Case Study: From Obscurity to Spotlight

Consider a hypothetical: a limited 2010 private‑blend release with artist-designed packaging that had a run of 500 bottles. If the house discontinues the line in 2025 and one bottle appears at a respected auction with complete packaging and provenance, bidding can spike — mirroring how an overlooked Renaissance drawing can suddenly enter a heated sale. The lesson: rarity + story + documentation = value.

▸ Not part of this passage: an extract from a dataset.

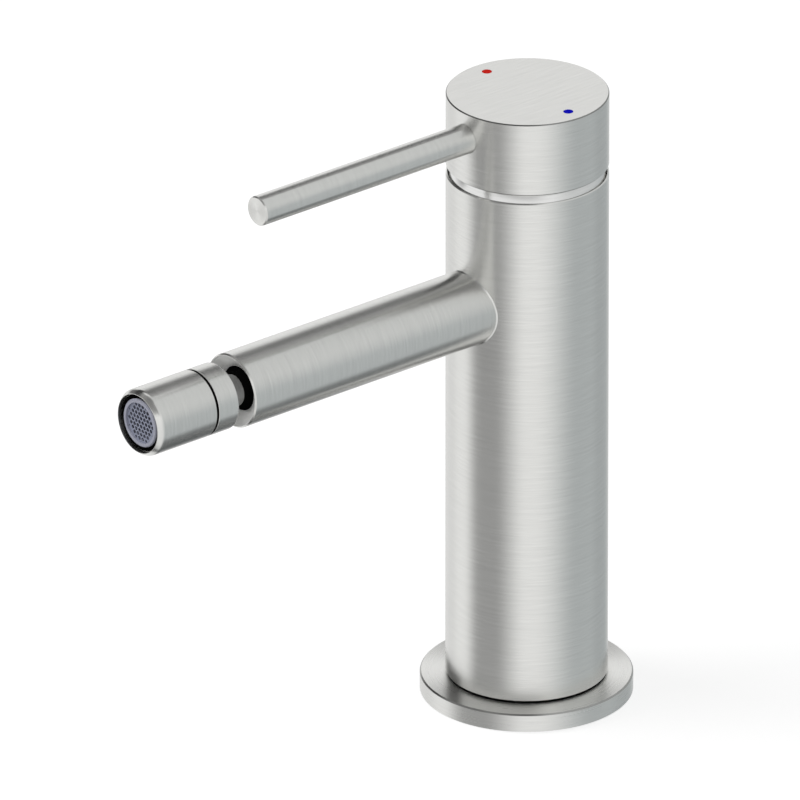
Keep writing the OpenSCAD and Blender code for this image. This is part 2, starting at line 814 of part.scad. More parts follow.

Fashion Signals: Use Capsule Wardrobe Principles to Spot Long-Term Appeal

Fashion buyers forecasting garment value look for timelessness, versatility, and brand pedigree. Apply those capsule wardrobe principles to perfumes to identify scents likely to retain demand:

  • Timeless olfactory structure — Fragrances built on classic families (amber‑oriental, chypre, fougère) with a refined balance are more likely to weather trends.
  • Versatility — Scents that shift with seasons and pair with a variety of wardrobes (day/night, casual/formal) appeal to a broader market.
  • Signature notes — A distinct, memorable signature (for example, a unique iris‑amber accord) helps a bottle stand out among collectors.
  • Maison reputation — Houses with heritage and consistent quality often have greater secondary demand. A timeless Chanel or Guerlain release often holds interest across decades.

When in doubt, imagine the fragrance as a capsule wardrobe item: would it pair well with classic pieces? Does it have staying power beyond the season? If the answer is yes, the bottle is more likely to appreciate or at least hold value.

Practical Auction Tips: How to Buy Collectible Perfume at Auction

Auction buying is both art and discipline. Below are specific strategies drawn from auction practice and the unique nuances of perfume.

1. Do the homework — comparables and catalog research

Before you enter any auction room (virtual or physical), research previous sales for the exact lot or closely related editions. Auction catalogs and saleroom archives are your primary tools. Track hammer prices, buyer's premiums, and final sale records to set realistic expectations.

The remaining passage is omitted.